An antitrust case could also tackle the thorny issue of how patent holders should license their technology for a vast array of new connected devices — from coffee machines and refrigerators to electronic sensors and monitors in “smart” or connected homes.
— Vestager’s dilemma —
Vestager is confronting these conflicting industrial interests just as a new commission is expected to take office, which may be as soon as Dec. 1, when she’ll expand her formidable antitrust powers and take on new responsibilities as executive vice-president to make “Europe fit for the digital age.”
Vestager’s dilemma can thus be seen as an internal struggle at the EU executive over protecting the interests of Nokia and Ericsson that gave Europe an edge in the mobile industrial 25 years ago but are now facing stiff competition from Chinese rival Huawei.

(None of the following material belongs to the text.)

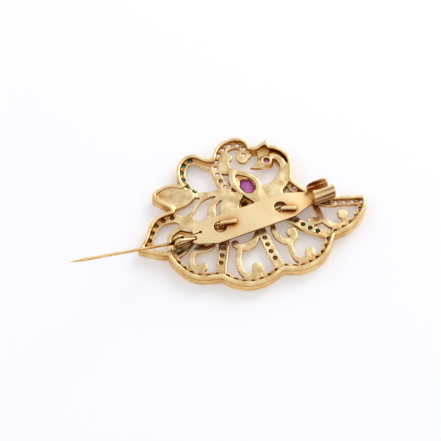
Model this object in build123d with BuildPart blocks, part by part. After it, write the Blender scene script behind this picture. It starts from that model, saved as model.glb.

These three companies are the major suppliers for radio access network equipment that is key for 5G mobile services. While 5G is expected to be a boon for equipment makers, Finland’s Nokia has recently cut its 2019 and 2020 profit outlook, sending its share price down 23 percent, saying profits will come under pressure as it spends more to compete in the 5G networks business.
At the same time, Europe’s automotive industry, which employs 13.8 million people, and the makers of communication devices for connected and autonomous cars, including France’s Valeo and Dutch chipmaker Gemalto and Germany’s Continental and Bury, argue that Nokia’s licensing practices are violating EU competition rules.
At issue is whether Nokia is breaking EU antitrust rules by refusing to license standard-essential patents to car parts makers under fair, reasonable and non-discriminatory, or Frand, terms. Daimler argues that it should not have to license the technology to connect a Telematics Control Unit — the brains of a connected car that manages the connectivity — and that the makers of these devices should pay royalties.
Nokia insists that automakers — the end-user of the technology — should be the ones licensing its cellular technology.
Daimler first lodged its complaint with the commission in mid-March and was later joined by the car-part makers, which would like to strike licensing deals with Nokia. The commission then sent questionnaires to patent holders and carmakers, seeking feedback on whether Nokia’s patent-licensing practices are holding up research and development investment among makers of automotive components.
— German patent lawsuits —
While there are no deadlines in antitrust probes, there’s some speculation that Vestager may be under pressure to reach a decision soon on whether to start a formal probe because of pending patent lawsuits in Germany. The Finnish company has asked German judges to stop Daimler selling certain models of its cars as part of its patent infringement claims against the carmaker. Hearings in those cases began this month.
The German judges may suspend the patent lawsuits if the European Commission starts a formal antitrust case. However, the commission could intervene at a later stage in the legal procedure, such as during the appeal stage.
Vestager is under no obligation to start a formal probe because of the German cases. In the past, the commission has started investigations involving SEPs while a German court was considering Motorola Mobility's pursuit and enforcement of an injunction against Apple.
Another element weighing in the background is the commission's policy dilemma concerning SEP licenses for Internet-connected devices. A year ago, the commission’s industry department convened an expert group to look at these issues, and Vestager may be interested in holding off a decision in the Nokia case until she receives advice.
The commission’s competition department is also reviewing its guidelines on “horizontal cooperation agreements’’ — a key document that could spell out obligations on SEP holders and whether they are obliged to license to any company in the value chain. A 2011 version made references to licensing to “all third parties,’’ but SEP holders and patent licensee are deeply divided if this phrase means that patent holders must license to any company along the value chain.
Clarity on licensing obligations could come from an antitrust case against Nokia or a policy recommendation, or both, at roughly the same time.
The added political complexity over the debate on industrial and competition policy, as well as uncertainty over the commission’s stance on SEPs and licensing, most likely means Vestager will hold off any major decision in the Nokia case early in the new mandate.
But with such high stakes for Europe's mobile communications, car industry and the bloc's "technological sovereignty," no matter how the Danish commissioner handles the Nokia probe her next move will resonate from Paris to Berlin and from Beijing to Washington.